Pauline Maier from Resistance to Ratification

On Monday morning M.I.T. professor Pauline Maier died at age seventy-five. She was one of the leading historians of the American Revolution in the last half-century. I met Pauline through seminars and committees around Boston, and she was always an enthusiastic and provocative thinker.

Pauline’s early book From Resistance to Rebellion: Colonial Radicals and the Development of American Opposition to Britain, 1765-1776 strongly shaped my understanding of Revolutionary thinking. It connects the protests in North America in the 1760s to the actions of British Whigs in the same period, and showed how the colonial leaders’ argument for securing British rights evolved into an argument for breaking from Britain.

History News Network said Pauline was “one of the formative ‘neo-Whig’ historians of the American Revolution, along with Gordon Wood and Edmund Morgan.” However, she always emphasized the broad American population rather than just the intellectual leaders. For example, in an excellent review for the Journal of Interdisciplinary History of Hiller B. Zobel’s also-excellent The Boston Massacre in 1970, she criticized how that book presents Samuel Adams as manipulating the people of Boston, removing their own autonomy.

Pauline’s American Scripture: Making the Declaration of Independence highlighted the scores of documents making the case for independence all over the colonies before the Continental Congress got around to their Declaration of Independence. In Ratification: The People Debate the Constitution, 1787-1788 she skipped over the elite, secret Convention in favor of a deep study of the process by which state conventions and legislatures debated and ultimately adopted the new Constitution.

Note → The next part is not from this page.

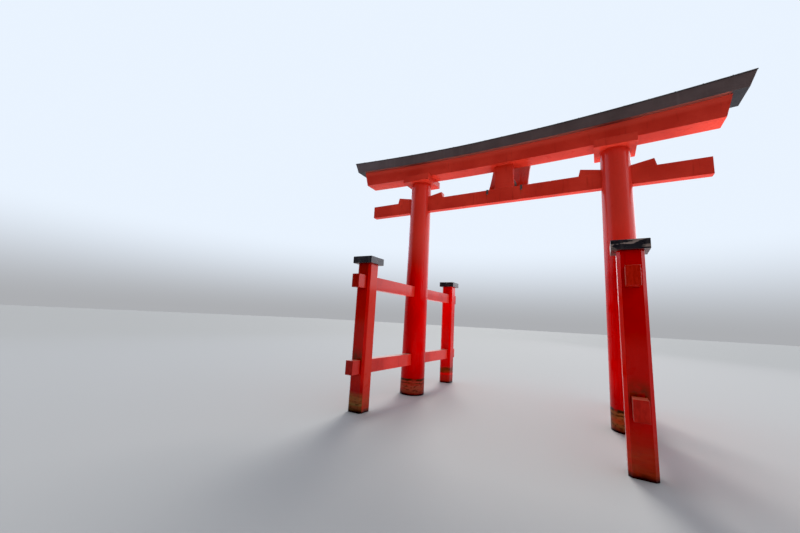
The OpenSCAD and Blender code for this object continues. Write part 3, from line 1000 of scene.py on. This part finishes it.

Teaching at M.I.T., where most students arrive focused on science rather than history, probably piqued Pauline’s interest in reaching beyond academia to the public and using technology to do so. She coauthored a textbook that discussed American history through the prism of inventions. She helped to develop the 2004 videogame Revolution and designed one of the early online courses in American history. C-SPAN has videos of Pauline discussing her last book and her whole body of work.


John L Smith Jr said...

I just heard about this and am very sad to hear it. I would've liked to have met her. Her book (to me) "American Scripture" is epic. Fascinating. This is sad.

Unknown said...

As you know Professor Maier had agreed to debate Fred Anderson on the question of the relationship (or lack thereof) between the "French and Indian" or Seven Years War and the Revolution during our June symposium on "1763 and the Americas." She e-mailed me a few days beforehand to send her sincere regrets that illness would prevent her from participating, and only later did I learn of the extreme seriousness of her health situation. It’s just hard to process how someone so intellectually and personally and vibrant could be snatched away so quickly. A sad day, and a great loss for anyone committed to scholarship on formative period in our national history.
Don Carleton
1763 Peace of Paris Commemoration

Robert S. Paul said...

I've added her books to my wishlist, they sound interesting. She'll live on in them, I'm sure, and I'll share them with my reenactor friends.

Mary Jean Adams said...

How sad! I just finished "Ratification: The People Debate the Constitution." It was so extensive it took me a few months to finish it - and I even bought the audio version. But it was quite good. I would have loved to hear her thoughts on the subject Don mentioned.